Keeping in the spirit of what Jim Emerson has been proposing over at his blog (essentially that television is doing cinema better than cinema these days), "Boardwalk Empire" may just be the best "film" I see this year. I'm extremely excited to see where it goes from here.
A few notes about the pilot episode after the jump...
- I naturally thought of Shutter Isalnd (Martin Scorsese is one of the executive producers of the show, as well as the director of the pilot episode) during the opening sequence (a boat sits in the fog waiting to illegally unload its whiskey onto smaller boats); however, the iris shot of a pocket watch (the show's first image) made me think of The Age of Innocence and how Scorsese toyed with that particular cinematic trope in that film ("Boardwalk Empire", appropriately, closes with a reverse iris). I loved seeing the flashes of the Scorsese aesthetic (irises, freeze frames, jump cuts, title cards) throughout the episode. It really is the most interesting thing he's done in a long time...and I'm someone who loved Shutter Island.
- I love, love, loved the tracking shots...again, making a television show feel more like a film. I especially loved the way the camera just kind of swept over the boardwalk to give us a sense of place (and to notice the amazing set design).
- Speaking of those amazing sets: this reminded me a lot of "Deadwood" (I hope they don't cancel this show based on its costs, too) in how the setting is just as much a character as the interesting people that inhabit the town. I also like the way that Scorsese, like Milch did with "Deadwood", uses the logistics of the town to introduce us to all of the characters, and their connection to each other and the setting (the boardwalk).

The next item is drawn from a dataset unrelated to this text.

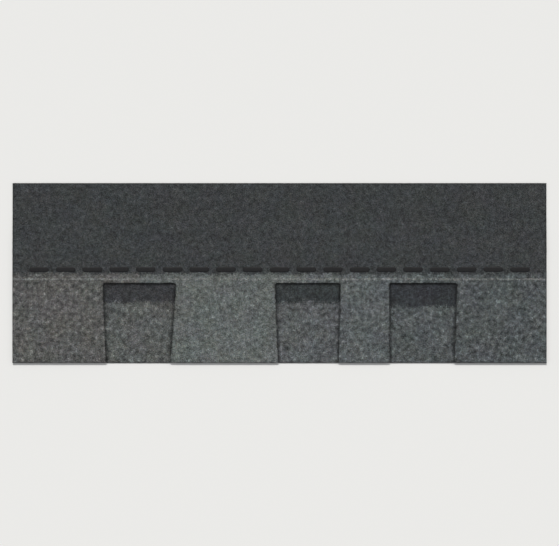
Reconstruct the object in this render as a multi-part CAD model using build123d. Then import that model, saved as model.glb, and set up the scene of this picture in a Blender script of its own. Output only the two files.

- The casting is superb. Another home run by the people at HBO for shelling out the money not just for the construction of the fantastic sets, but for getting another show with quality acting. I like the casting of Steve Buscemi as Enoch "Nucky" Thompson, making me think of the innovative casting of shows like "Big Love", "The Sopranos", and "Deadwood" in how they used character actors (Bill Paxton, Chloe Sevigny, James Gandolfini, Ian McShane, Timothy Olyphant, John Hawkes, et al) to really carry their shows. Buscemi is really only known to the public as an oddball character actor who sometime appears in Adam Sandler comedies. However, as most cinephiles know, he is so much more than that as an actor (one of my favorite performances of his is Ghost World) and I'm glad that Scorsese (who apparently had a lot of say in the casting of the show) and show creator Terence Winter ("The Sopranos") saw an actor who could more than carry his weight as an ambiguous character. There's a lot we don't know yet about "Nucky", and I'm really interested in seeing where they go with this his character (will he be Al Swearengen, Bill Henrickson, or Tony Soprano to continue the HBO comparisons...all three different types of "leaders" who eventually go through varying degrees of madness by having too many responsibilities).

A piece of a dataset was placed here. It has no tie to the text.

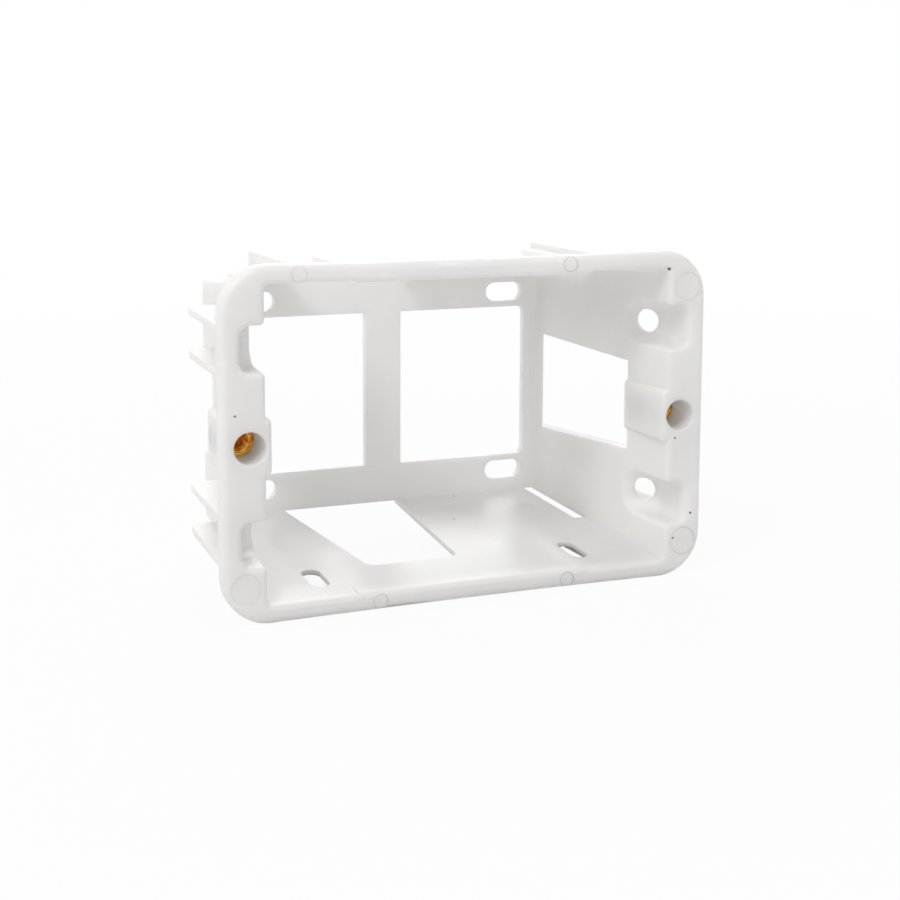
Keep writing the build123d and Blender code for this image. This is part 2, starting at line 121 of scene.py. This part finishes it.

- Speaking of the acting: Michael Shannon as Agent Nelson Van Alden is fantastic, and Shannon continues to be the best and most interesting actor working today. His line about the feds doing a "God[ly] pursuit" was my favorite line of the episode. And everything he says sounds so damn ominous...it's great! Why wasn't he cast in Public Enemies as T-Man Melvin Purvis, by the way? Oh, and Michael Pitt as Jimmy Darmody, "Nucky's" right hand man, is also quite good. His character seems to have a lot of levels being introduced in the pilot, and I'm excited to see where they go with his character, too.

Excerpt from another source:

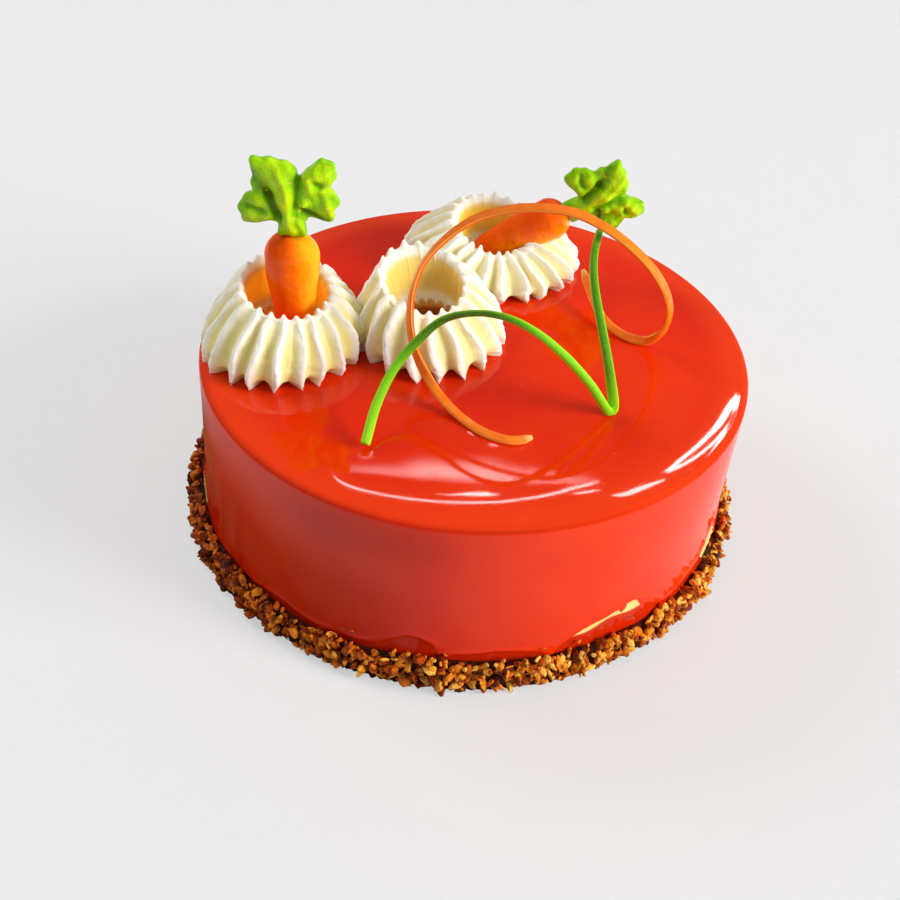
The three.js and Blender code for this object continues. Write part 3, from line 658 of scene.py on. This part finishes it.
green.bump((green.noise(420, 3, 0.6), 0.0004), (green.noise(1100, 2, 0.6), 0.00025))
for side, (tip, turn, size, neck) in CARROTS.items():
    where = turned(turn) * size
    shape, painted_light = root_points()
    root = skin(f"sugar_carrot_{side}", shape @ where.T + tip, yellower=painted_light)
    keep(root, orange, "orange_sugar", f"carrot_{side}_root")
    shape, tone = leaf_points(neck)
    leaf = skin(f"sugar_leaf_{side}", shape @ where.T + tip, tone=tone)
    keep(leaf, green, "green_sugar", f"carrot_{side}_leaf")

# ------------------ chive stalk
# One fresh chive, hollow and a little flattened, 3 mm wide, cut square at its foot. It was bent over in
# an arch and creased flat where it touches the glaze, and its end leans back against the peel.
# share of the length and half width there
CHIVE_HALF = [(0, 1.5), (0.2, 1.5), (0.33, 1.05), (0.48, 1.35), (0.64, 1.5), (0.68, 1.7), (0.85, 1.3),
              (1, 1.15)]
CHIVE_ARCH = [
    (-28.6, -59.9, 2), (-26.2, -48.4, 8.8), (-21.8, -38.2, 15), (-16, -32.4, 20.6), (-8.4, -30.4, 28),
    (1.4, -34, 33.8), (10.8, -37.4, 35.2), (19.4, -39.4, 32.2), (28.4, -39.2, 24.6), (37.8, -37.4, 13),
    (45.2, -35.9, 1.75)]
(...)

- I didn't see the trailer, so Al Capone's (Stephen Graham) reveal was a genuine surprise, and a great moment.
- Finally, it's so amazing to see a piece of entertainment use visuals as a means of exposition. Nothing felt superfluous in the pilot episode, and I loved that Scorsese and Winter decided to let the audience try and fill in the blanks, instead of using the pilot in order to lay a foundation of context through needless exposition. As beautiful as this episode of television was to look at, the two scenes that stood out the most to me where the quietest. These moments were when "Nucky" stares into the windows of two boardwalk businesses (an Incubator store where nurses are treating pre-mature babies, and a Fortune Teller) obviously thinking deeply upon something he's done, or needs to do. So rarely do you get these moments where the character's moment of contemplation washes over the audience, permeating the screen so that we are contemplating just as much as "Nucky" is. It's the best kind of mystery I've seen in a movie or on a television show this year, and Scorsese and Winter do a brilliant job trusting the audiences abilities of inference in trying to figure out the, ambiguous context for "Nucky's" past (he briefly mentions in the episode that his wife died, after that moment he walks on the boardwalk for some "fresh air" and this is when he stops by the window where he can see the nurses tending to the babies), as well as his present-day motivations. I hope the way they mete out the background information for "Nucky" is as good as the first season of AMC's "Mad Men" where we slowly became privy to the things that shaped Don Draper.
This is easily one of the best pieces of entertainment I've seen all year.